„Prezydent wystawił nowej limuzynie pozytywną ocenę”, poinformowała gazetę Izwiestia Denis Manturow minister przemysłu i handlu. Pierwsza partia 200 gotowych do użytku aut ma być przekazana Kremlowi do końca roku.
Limuzyna powstała w ramach projektu o nazwie Korteż czyli po polsku Konwój. Rosjanie (Moskiewski Instytut Motoryzacji) pracują nad nim od 2013 r. Celem jest wyprodukowanie linii limuzyn i aut terenowych klasy premium na potrzeby najwyższych osób w państwie.
Obecnie gotowe są cztery modele typu limuzyna, sedan, terenówka i minivan. Ile w sumie pieniędzy podatników pochłonął projekt – nie wiadomo. Instytut otrzymał w 2014 r zamówienie opiewające na 8 mld rubli – dziś to równowartość 500 mln zł. W 2016 r z budżetu wydano nań 3,7 mld rubli (230 mln zł!). Rok wcześniej było to 3,6 mld rubli.

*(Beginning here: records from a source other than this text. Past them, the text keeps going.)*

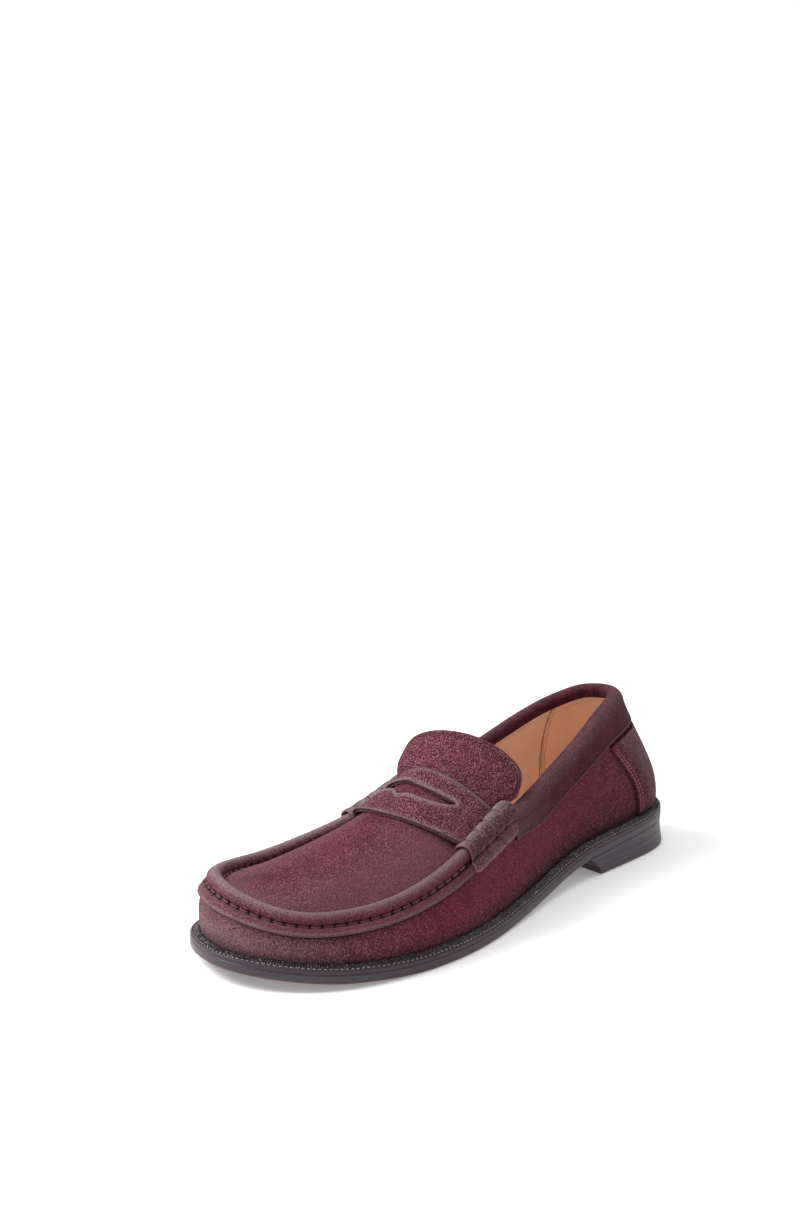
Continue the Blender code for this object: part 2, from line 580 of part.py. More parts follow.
# coin slot: smooth rear edge, two lobes and a small V on the front edge
def slot_outline(n=15):
    y = np.linspace(-1, 1, n)
    rear = 171.0 - 2.4 * y**2 + 0.6 * y
    lobe = 5.4 * np.sqrt(np.maximum(0.0, 1 - y**2)) + 2.8 * np.exp(-((y + 0.14) / 0.12)**2)
    front = rear + np.maximum(lobe, 0.25)
    yy = SLOT_MID + y * SLOT_HALF
    return [(x, w) for x, w in zip(rear, yy)] + [(x, w) for x, w in zip(front[::-1][1:-1], yy[::-1][1:-1])]
bm = bmesh.new()
vs = [bm.verts.new(m_(np.array([x, y, 40.0]))) for x, y in slot_outline()]
f = bm.faces.new(vs)
g = bmesh.ops.extrude_face_region(bm, geom=[f])
bmesh.ops.translate(bm, verts=[e for e in g["geom"] if isinstance(e, bmesh.types.BMVert)], vec=(0.004, 0, 0.03))
slot = obj("slot_cutter", bm, SUEDE)
cut(strap, slot, "coin_slot")

# ------------------------------------------------------------------ roll keepers at the strap's ends
def roll_ring(i, f):
    """Section of a roll at station i, a fraction f of the way from its front to its rear."""
    s = st(i)
    R = RIDGE_R + GAP + 1.5 + 0.9 * f + 0.35 * abs(math.sin(math.pi * 4 * f))
    c = ridge_pt(s, -2.9, 2.6); nn = out_normal(f_top, s)
    def at(r, a):
        q = c.copy(); q[:2] += nn * r * math.cos(math.radians(a)); q[2] += r * math.sin(math.radians(a)); return q
    k = GAP * 2 + APRON_T
    ring = [at(R - (0.4 if a > 120 else 0.0), a) for a in (130, 105, 77, 45, 15)]
    ring += [wall_n(s, 0.955, k + 1.5)[()], wall_n(s, flange_t(s) - 0.015, k + 1.5)[()],
             wall_n(s, flange_t(s) - 0.015, k + 0.3)[()], wall_n(s, 0.955, k + 0.3)[()]]
    ri = RIDGE_R + GAP + 0.3
    ring += [at(ri, a) for a in (12, 45, 77, 105, 130)]
    return ring
def roll(name, i0, i1):
    inner = [i for i in COLS if min(i0, i1) < i < max(i0, i1)]
    marks = sorted(set([i0, i1] + inner + [i0 + (i1 - i0) * k / 8 for k in range(1, 8)
                                           if min([9] + [abs(i0 + (i1 - i0) * k / 8 - c) for c in inner]) > 0.06]))
    if i1 < i0:
        marks = marks[::-1]
    return sweep(name, [roll_ring(i, (i - i0) / (i1 - i0)) for i in marks], SUEDE_DARK)
roll("strap_roll_outer", ROLL_F_L, ROLL_R_L)
roll("strap_roll_inner", ROLL_F_M, ROLL_R_M)

# ------------------------------------------------------------------ collar round the foot opening
def collar_ring(s):
    p0, p1, p2, p3 = handles(s)
    L = np.linalg.norm(p3 - p2)
    end = min(abs(s - st(ROLL_R_M)), abs(s - st(ROLL_R_L) - PER)) / 30.0      # the band narrows towards the rolls
    k = min(1.0, end); k = k * k * (3 - 2 * k)
    tl = 1 - min(0.45, COLLAR_H * (0.62 + 0.38 * k) / (3 * L) * 1.12)
    n = out_normal(f_top, s)
    def at(a, b):
        q = f_top(s).copy(); q[:2] += n * a; q[2] += b; return q
    deep = -(UPPER_T + STIFF_T + LINING_T + 3 * GAP)
    g = GAP + 0.4; o = g + COLLAR_T
    r = [wall_n(s, tl, o)[()], wall_n(s, (tl + 1) / 2, o)[()], wall_n(s, 0.985, o)[()],
         at(-0.4, o), at(deep * 0.5, o + 0.3), at(deep + 0.1, o - 0.4), at(deep - COLLAR_T, -0.9), wall_n(s, 1 - COLLAR_IN / (3 * L), deep - COLLAR_T)[()],
         wall_n(s, 1 - COLLAR_IN / (3 * L), deep)[()], at(deep, -0.9), at(deep + 0.5, g), at(-0.4, g),
         wall_n(s, 0.985, g)[()], wall_n(s, (tl + 1) / 2, g)[()], wall_n(s, tl, g)[()]]
    return r
CS = np.r_[st(ROLL_R_M) + 0.8, between(ROLL_R_M + 0.1, ROLL_R_L + NST - 0.1), st(ROLL_R_L) + PER - 0.8]
sweep("collar", [collar_ring(s) for s in CS], SUEDE)

# ------------------------------------------------------------------ stiffeners between the wall and the lining
T_STIFF = [0.14, 0.32, 0.52, 0.72, 0.80]
T_LINE = [0.06, 0.14, 0.32, 0.52, 0.72, 0.88, 0.955]
def layer(name, i0, i1, T, near, thick, mat, e0=0.0, e1=0.0):
    """One layer of the upper between stations i0 and i1; e0 and e1 (mm) draw its ends in."""
    S = between(i0, i1).copy(); S[0] += e0; S[-1] -= e1
    T = np.array(T)
    return shell(name, wall_grid(S, T, -near), wall_grid(S, T, -near - thick), mat)
D1 = UPPER_T + GAP
COUNTER_L, COUNTER_M = COLS[10], COLS[-10] - 0.0
layer("heel_counter", COUNTER_M, COUNTER_L + NST, T_STIFF, D1, STIFF_T, BOARD)
layer("toe_puff", COL_TOE_L, COL_TOE_M, T_STIFF, D1, STIFF_T, BOARD)
layer("interlining_outer", COUNTER_L, COL_TOE_L, T_STIFF, D1, STIFF_T, BOARD, 0.6, 0.6)
layer("interlining_inner", COL_TOE_M, COUNTER_M, T_STIFF, D1, STIFF_T, BOARD, 0.6, 0.6)
D2 = D1 + STIFF_T + GAP
layer("heel_lining", HEEL_M, HEEL_L + NST, T_LINE, D2, LINING_T, TAN)
layer("quarter_lining_outer", HEEL_L, COL_V_L, T_LINE, D2, LINING_T, TAN, 0.5, 0.0)
layer("quarter_lining_inner", COL_V_M, HEEL_M, T_LINE, D2, LINING_T, TAN, 0.0, 0.5)
# vamp lining: up the wall and across under the apron
SV = between(COL_V_L, COL_V_M)
def vamp_lining(s, k):
    a = [arch(s, v, -APRON_T - GAP - 0.8 - k) for v in (0.0, 0.3, 0.58, 0.80)]
    w = [wall_n(s, t, -D2 - k)[()] for t in (0.66, 0.52, 0.32, 0.14)]
    return a + w
SV[0] += 0.5; SV[-1] -= 0.5
G0, G1 = even([vamp_lining(s, 0.0) for s in SV]), even([vamp_lining(s, LINING_T - 0.1) for s in SV])
shell("vamp_lining", G0, G1, TAN, weld0=True)

# ------------------------------------------------------------------ back stay over the heel
_sx = np.linspace(0, PER, 1601); _wx = wall(_sx, np.full(len(_sx), 0.4))[:, 0]
def s_of_x(x, lateral):
    i = to_i(_sx)
    m = (i < 5) if lateral else (i > 21)
    k = np.argmin(np.abs(_wx[m] - x)); return _sx[m][k]
T_STAY = [0.10, 0.14, 0.32, 0.52, 0.72]
def stay_edge(t):
    return 43.0 - 2.2 * math.sin(math.pi * min(1, (t - 0.085) / 0.6)) + 6.0 * ((t - 0.085) / 0.615)**2
def stay_grid(off):
    mid = between(23.95, 2.05 + NST)
    cols = [[s_of_x(stay_edge(t), False) for t in T_STAY]] + [[s] * len(T_STAY) for s in mid] + [[s_of_x(stay_edge(t), True) + PER for t in T_STAY]]
    return np.array([[wall_n(s, t, off)[()] for s, t in zip(c, T_STAY)] for c in cols])
shell("back_stay", stay_grid(2.5 * GAP + 1.2), stay_grid(2.5 * GAP), SUEDE)

# ------------------------------------------------------------------ tongue (moving) with lining and edge thread
TONGUE_A = [0.0, 0.35, 0.7, 1.0]
TONGUE_MID = [(164.1, -7.0, 62.8), (158.0, -7.0, 69.5), (151.5, -6.6, 75.6), (145.6, -6.0, 81.2)]
TONGUE_LAT = [(157.0, 26.8, 49.8), (149.4, 28.2, 50.0), (140.6, 30.6, 53.6), (131.6, 32.2, 57.4)]
TONGUE_MED = [(163.0, -25.4, 54.2), (160.0, -28.4, 60.8), (156.5, -29.6, 65.6), (152.0, -29.6, 71.0)]
f_tc, f_tl, f_tm = (natural(TONGUE_A, v) for v in (TONGUE_MID, TONGUE_LAT, TONGUE_MED))
def tongue_pt(a, v, off=0.0):
    def base(a, v):
        a = np.asarray(a, float); c = f_tc(a); e = f_tl(a) if v >= 0 else f_tm(a)
        w = abs(v); k = 0.5 + 0.8 * float(a) if v >= 0 else 1.3
        gh = math.sin(k * w) / math.sin(k); gv = (1 - math.cos(k * w)) / (1 - math.cos(k))
        return np.array([c[0] + (e[0] - c[0]) * gh, c[1] + (e[1] - c[1]) * gh, c[2] + (e[2] - c[2]) * gv])
    p = base(a, v)
    if off:
        a0, a1 = max(a - 0.03, 0), min(a + 0.03, 1)
        v0, v1 = (v - 0.01, v + 0.01) if abs(v) > 0.02 else (-0.03, 0.03)
        n = unit(np.cross(base(a1, v) - base(a0, v), base(a, v1) - base(a, v0))); n = n * (1 if n[2] > 0 else -1)
        p = p + n * off
    return p
def corner(v):
    """How far up the tongue reaches at v: its two top corners are rounded."""
    return 1.0 - 0.27 * max(0.0, (abs(v) - 0.66) / 0.34)**3.0
def tongue_grid(off, v_in=0.0, a_in=0.0, na=7, nv=15):
    return np.array([[tongue_pt(a * (corner(v) - a_in), v, off) for a in np.linspace(0.0, 1.0, na)]
                     for v in np.linspace(-1 + v_in, 1 - v_in, nv)])
shell("tongue", tongue_grid(0.0), tongue_grid(-1.4), SUEDE)
shell("tongue_lining", tongue_grid(-1.4 - GAP, 0.02, 0.02), tongue_grid(-1.4 - GAP - 0.8, 0.02, 0.02), TAN)
thread("tongue_thread", [tongue_pt(corner(v) - 0.09, v, 0.75) for v in np.linspace(-0.93, 0.93, 27)], 0.3)

# ------------------------------------------------------------------ seam threads
ST = np.r_[st(ROLL_F_L) + 1.5, between(ROLL_F_L + 0.1, ROLL_F_M - 0.1), st(ROLL_F_M) - 1.5]
pts = [wall_n(s, 0.985, GAP + APRON_T + 0.9)[()] for s in ST]
thread("apron_thread", pts, 0.4)
def roll_thread(name, i0, i1):
    """One lashing thread: four turns over the roll, joined along its foot."""
    pts = []
    for k in range(4):
        f = (k + 0.5) / 4
        s = st(i0 + (i1 - i0) * f)
        R = RIDGE_R + GAP + 1.5 + 0.9 * f + 0.35 + 0.95
        c = ridge_pt(s, -2.9, 2.6); nn = out_normal(f_top, s)
        for a in ((108, 85, 62, 40, 18) if k % 2 == 0 else (18, 40, 62, 85, 108)):
            q = c.copy(); q[:2] += nn * R * math.cos(math.radians(a)); q[2] += R * math.sin(math.radians(a)); pts.append(q)
    return thread(name, pts, 0.4)
roll_thread("roll_thread_outer", ROLL_F_L, ROLL_R_L)
roll_thread("roll_thread_inner", ROLL_F_M, ROLL_R_M)
def stay_thread(name, lateral):
    pts = [wall_n(s_of_x(stay_edge(t) - 2.6, lateral), t, 2.5 * GAP + 1.2 + 0.65)[()] for t in (0.13, 0.2, 0.3, 0.4, 0.5, 0.58, 0.65)]
    return thread(name, pts, 0.3)
stay_thread("stay_thread_outer", True)
stay_thread("stay_thread_inner", False)
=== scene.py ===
# Looks of the penny loafer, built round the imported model.
# Camera first, then each visible piece as its own fine mesh over the same curves as the frame's solids.
import math
import bpy
import numpy as np
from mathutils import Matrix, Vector, geometry, kdtree


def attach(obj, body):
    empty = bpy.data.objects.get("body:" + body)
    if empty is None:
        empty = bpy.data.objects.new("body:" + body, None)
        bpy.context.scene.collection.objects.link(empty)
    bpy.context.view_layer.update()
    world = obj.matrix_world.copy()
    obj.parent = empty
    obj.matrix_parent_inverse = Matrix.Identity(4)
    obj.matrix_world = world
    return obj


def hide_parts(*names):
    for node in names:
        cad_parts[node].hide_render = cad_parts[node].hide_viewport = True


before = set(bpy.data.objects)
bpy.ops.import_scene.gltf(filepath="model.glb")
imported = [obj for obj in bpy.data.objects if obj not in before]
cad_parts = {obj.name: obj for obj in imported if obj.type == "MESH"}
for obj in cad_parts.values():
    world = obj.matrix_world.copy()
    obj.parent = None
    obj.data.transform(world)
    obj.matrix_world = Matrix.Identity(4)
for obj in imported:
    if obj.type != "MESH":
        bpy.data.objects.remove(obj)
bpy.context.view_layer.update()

# ------------------------------------------------------------------ driving dimensions (mm)
OUTSOLE_T = 4.0          # outsole thickness
WELT_T = 2.2             # welt thickness at its outer edge
WELT_RISE = 1.5          # how much the welt climbs towards the upper
OVERHANG = 5.0           # sole edge to foot of the upper
UPPER_T = 1.6            # upper leather
APRON_T = 1.6
STIFF_T = 1.1            # counter, puff, interlining
LINING_T = 1.0
COLLAR_T = 1.3
STRAP_T = 1.8
GAP = 0.3                # running gap between neighbouring pieces
RIDGE_R = 3.6            # rolled apron edge, outer radius
CORD_R = 1.5             # piping cord inside it
COLLAR_H = 14.5          # height of the collar band outside
COLLAR_IN = 2.8          # inner leg of the collar
FLANGE_W = 4.4           # flange of the apron below its stitching
TOP_PIECE_T = 4.0        # rubber top piece of the heel
LIFT_T = 3.0
BREAST_TOP_X = 85.0      # heel breast at the outsole
NAIL_R = 1.1
SLOT_HALF = 24.4         # half length of the coin slot
SLOT_MID = -4.6          # its middle, a little to the inner side

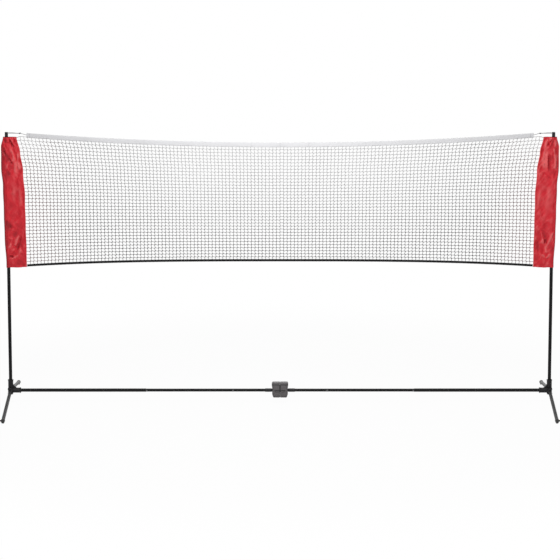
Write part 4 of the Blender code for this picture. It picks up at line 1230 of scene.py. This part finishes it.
def crease_relief(across, share, creases):
    """Pulled creases of unit height, each a ridge with a valley beside it, and the wider ridges alone for
    painted light and shade.
    """
    relief = np.zeros_like(across)
    crease_painted_light = np.zeros_like(across)
    down = share * SLEEVE_LENGTH
    for (a0, s0), (a1, s1), width, weight in creases:
        start = np.array((a0, s0 * SLEEVE_LENGTH))
        line = np.array((a1, s1 * SLEEVE_LENGTH)) - start
        long = np.hypot(*line)
        along = ((across - start[0]) * line[0] + (down - start[1]) * line[1]) / long**2
        aside = ((across - start[0]) * line[1] - (down - start[1]) * line[0]) / long
        aside = aside + CREASE_WANDER * np.sin(along * CREASE_WANDER_TURN + a0 * CREASE_WANDER_APART)
        held = weight * smooth(along / CREASE_FADE) * smooth((1 - along) / CREASE_FADE)
        valley = hump(aside - CREASE_VALLEY_ASIDE * width, width)
        relief += held * (hump(aside, width) - CREASE_VALLEY * valley)
        crease_painted_light += held * hump(aside, CREASE_PAINTED_LIGHT_WIDTH * width)
    return relief, crease_painted_light


def wrinkles(across, share, seed):
    """Irregular wrinkles of unit height: crisp waves, most of them upright or slanting, that bend others."""
    random = np.random.default_rng(seed)
    down = share * SLEEVE_LENGTH
    relief = np.zeros_like(across)
    bend = np.zeros_like(across)
    for pitch, height in WRINKLE_WAVES:
        for _ in range(WRINKLES_EACH):
            turn = random.uniform(-WRINKLE_TURN, WRINKLE_TURN)
            phase = random.uniform(0, 2 * math.pi)
            lean = math.cos(turn) * across + math.sin(turn) * down
            wave = np.sin(2 * math.pi * lean / pitch + phase + WRINKLE_BEND * bend)
            relief += height * (WRINKLE_TOP - WRINKLE_FALL * np.sqrt(wave**2 + WRINKLE_ROUNDING))
            bend += WRINKLE_BEND_EACH * wave
    return relief


def pleats(across, share):
    """Gathers of unit height that the sewn top leaves in the cloth, fading out downwards."""
    uneven = PLEAT_UNEVEN * np.sin(across * PLEAT_UNEVEN_RATE)
    gathers = np.sin(2 * math.pi * across / PLEAT_PITCH + uneven)
    return gathers * np.exp(-share * SLEEVE_LENGTH / PLEAT_REACH)


def low_pull(share):
    """How strongly the sewn lower edge pulls the cloth."""
    return np.exp(-(1 - share) * SLEEVE_LENGTH / LOW_PULL_REACH)


class Sleeve:
    """One cloth sleeve: a closed surface round its post, and the rows of stitches in it."""

    def __init__(self, side, sizes):
        self.side = side
        self.sign = SIDES[side]
        self.sizes = sizes
        self.hem_rows = (sizes.hem / SLEEVE_LENGTH, 1 - sizes.hem / SLEEVE_LENGTH)

    def slack_fold(self, across, reach, share):
        """How far the slack cloth swings in waves, between the post and the edges."""
        away = smooth((np.abs(across) - POST_RADIUS) / FOLD_START)
        held = 1 - (across / reach) ** FOLD_HOLD_POWER
        wave = np.sin(2 * math.pi * (FOLDS_DOWN * share + across / FOLD_PITCH))
        return self.sizes.fold * away * held * wave

    def stitch_dips(self, from_seam, share):
        """How deep the rows of stitches press the cloth in."""
        dips = SEAM_DIP * hump(from_seam - SEAM_IN, STITCH_DIP_WIDTH)
        for row in self.hem_rows:
            dips = dips + HEM_DIP * hump((share - row) * SLEEVE_LENGTH, STITCH_DIP_WIDTH)
        return dips

    def painted_light_and_shade(self, across, share, edge, outer, fold_painted_light):
        """Painted light on the cloth, a pale sheen above 0 and shade below, from its creases, wrinkles and
        pleats, its turn round the post and its top.
        """
        # Painted pale sheen over the whole cloth, and more of it beside the net at the top
        top = smooth(across / TOP_SHEEN_ACROSS) * smooth((TOP_SHEEN_END - share) / SHARE_FADE)
        painted_sheen = SLEEVE_SHEEN[self.side] + TOP_SHEEN * top
        # Painted shade where the cloth turns round the post
        turn_shade = TURN_SHADE[self.side] * hump(outer + across, TURN_SHADE_WIDTH) * smooth(share / TURN_SHADE_START)
        return fold_painted_light * smooth(edge / EDGE_PAINTED_LIGHT_LOST) + painted_sheen - turn_shade

    def surface(self, turn, share, lift=0.0):
        """Points and painted light at an angle round the sleeve, 0 being the inner edge, and a share of its
        length.
        """
        turn, share = np.broadcast_arrays(turn, share)
        outer, inner = sleeve_edges(share)
        cosine = np.cos(turn)
        facing = np.where(np.sin(turn) >= 0, -1.0, 1.0)
        reach = np.where(cosine > 0, inner, outer)
        across = cosine * reach
        edge = reach - np.abs(across)
        held = smooth(edge / SEAM_HOLD)

        # Creases and wrinkles swing the slack cloth, and stand out from the cloth that lies on the post
        relief, crease_painted_light = crease_relief(across, share, SLEEVE_CREASES[self.side])
        ruffled = wrinkles(across, share, WRINKLE_SEEDS[self.side])
        pulled = (self.sizes.crease * relief + self.sizes.wrinkle * ruffled) * held
        loose = smooth((np.abs(across) - LOOSE_START) / LOOSE_FULL)
        swing = self.slack_fold(across, reach, share) - loose * pulled
        own = wrinkles(across + OWN_WRINKLES_APART * facing, share, WRINKLE_SEEDS[self.side])
        own = OWN_WRINKLES * self.sizes.wrinkle * own
        gathers = pleats(across, share)
        puckers = LOW_PULL_DEPTH * np.sin(2 * math.pi * across / LOW_PULL_PITCH) * low_pull(share)
        relief = (1 - loose) * pulled + (own + PLEAT_DEPTH * gathers + puckers) * held
        relief -= self.stitch_dips(inner - across, share)

        # Each layer closes at the edges and stays outside the post
        depth = SLEEVE_EDGE_HALF + (SLEEVE_POST_HALF - SLEEVE_EDGE_HALF) * hump(across, SLEEVE_BULGE_WIDTH)
        closing = np.sqrt(np.maximum(1 - (across / reach) ** SLEEVE_EDGE_POWER, 0.0))
        round_post = np.sqrt(np.maximum((POST_RADIUS + POST_GAP) ** 2 - across**2, 0.0))
        over_post = np.abs(across) < POST_RADIUS + POST_GAP_REACH
        least = np.where(over_post, round_post, SLEEVE_LEAST_HALF * closing)
        layer = np.maximum(depth * closing + relief * np.sqrt(closing), least) + lift

        # The edges flutter a little, the top is gathered and the lower edge sags
        at_edge = np.abs(cosine) ** FLUTTER_EDGE_POWER * np.sign(cosine)
        x = POST_OUT - across - FLUTTER * np.sin(share * FLUTTER_RATE + FLUTTER_PHASE) * at_edge
        uneven = np.sin(across * LOW_SAG_RATE + LOW_SAG_PHASE) + across / LOW_SAG_LEAN
        sag = LOW_SAG * uneven * low_pull(share)
        rise = PLEAT_RISE * gathers * smooth(share / PLEAT_RISE_START)
        z = np.clip(SLEEVE_TOP - SLEEVE_LENGTH * share - rise + sag, SLEEVE_TOP - SLEEVE_LENGTH, SLEEVE_TOP)
        places = np.stack([self.sign * x, facing * layer + swing, z], -1)

        # Painted light and shade along the creases, wrinkles and pleats, less of it halfway down
        calm = smooth((share - CALM_START) / SHARE_FADE) * smooth((CALM_END - share) / SHARE_FADE)
        fold_painted_light = crease_painted_light + (WRINKLE_PAINTED_LIGHT - WRINKLE_PAINTED_LIGHT_LOST * calm) * ruffled + PLEAT_PAINTED_LIGHT * gathers
        return places, self.painted_light_and_shade(across, share, edge, outer, fold_painted_light)

    def cloth(self):
        """The sleeve's outer face and, a cloth's thickness inside it, its inner face."""
        sides = self.sizes.sides
        turn = 2 * math.pi * np.arange(sides)[None, :] / sides
        share = np.linspace(0, 1, self.sizes.rings + 1)[:, None]
        walls = [self.surface(turn, share, lift) for lift in (0.0, -SLEEVE_FABRIC)]
        places = np.concatenate([wall.reshape(-1, 3) for wall, _ in walls])
        painted_lights = np.concatenate([crest.ravel() for _, crest in walls])
        count = len(places) // 2
        outside = ring_faces(self.sizes.rings + 1, sides)
        around = np.arange(sides)
        after = (around + 1) % sides
        rims = []
        for start, order in ((0, 1), (count - sides, -1)):
            rim = [start + around, start + after, start + count + after, start + count + around]
            rims.append(np.stack(rim, 1)[:, ::order])
        faces = np.concatenate([outside, outside[:, ::-1] + count, *rims])
        cloth = new_piece(f"{self.side}_cloth_sleeve", places, turned_out(places, faces), sleeve_cloth())
        # The painted light and shade is kept at each point for the cloth's finish
        painted_layer = cloth.data.attributes.new("crest", "FLOAT", "POINT")
        painted_layer.data.foreach_set("value", np.clip(painted_lights, -1, 1).astype(np.float32))
        return cloth

    def seams(self):
        """Rows of stitches: both hems, and the seam beside the net, on the front and on the back."""
        shape = Shape()
        first, last, pitch, stitch = HEM_ROW
        for row in self.hem_rows:
            outer, inner = (float(edge) for edge in sleeve_edges(row))
            for facing in (1, -1):
                for across in np.arange(first, last, pitch):
                    if -outer + HEM_ROW_MARGINS[0] < across < inner - HEM_ROW_MARGINS[1]:
                        ends = (across, across + stitch)
                        turns = [math.acos(a / (inner if a > 0 else outer)) * facing for a in ends]
                        self.stitch(shape, turns, (row, row))
        first, last, pitch, stitch = SEAM_ROW
        for facing in (1, -1):
            for down in np.arange(first, last, pitch):
                shares = (down / SLEEVE_LENGTH, (down + stitch) / SLEEVE_LENGTH)
                turns = []
                for share in shares:
                    inner = float(sleeve_edges(share)[1])
                    turns.append(math.acos((inner - SEAM_IN) / inner) * facing)
                self.stitch(shape, turns, shares)
        return shape.piece(f"{self.side}_sleeve_stitches", sewing_thread(), "red_polyester")

    def stitch(self, shape, turns, shares):
        """One stitch on the cloth, its middle a little higher than its ends."""
        turn = np.array((turns[0], sum(turns) / 2, turns[1]))
        share = np.array((shares[0], sum(shares) / 2, shares[1]))
        line, _ = self.surface(turn, share)
        line[:, 1] += np.where(np.sin(turn) >= 0, -1, 1) * np.array((0.0, THREAD_RISE, 0.0))
        shape.add(round_tube(line, THREAD_RADIUS, 4), square_faces(len(line)))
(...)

Prezydencka limuzyna jest opancerzona, kuloodporna, na kierownicy złoty dwugłowy imperialny orzeł, podobne emblematy po bokach na zewnątrz pojazdu; wyposażona w najnowsze środki łączności i podobno uzbrojona, ale o tym nic dokładniej nie wiadomo.
Do 2020 r Rosjanie planują wyprodukować 4-5 tys. maszyn serii Konwój. Będą składane przez holding Sollers w Ulianowsku i Ford Sollers w Elabudze. Będzie je mógł kupić każdy posiadacz dużej gotówki, oczywiście w wersji nieuzbrojonej.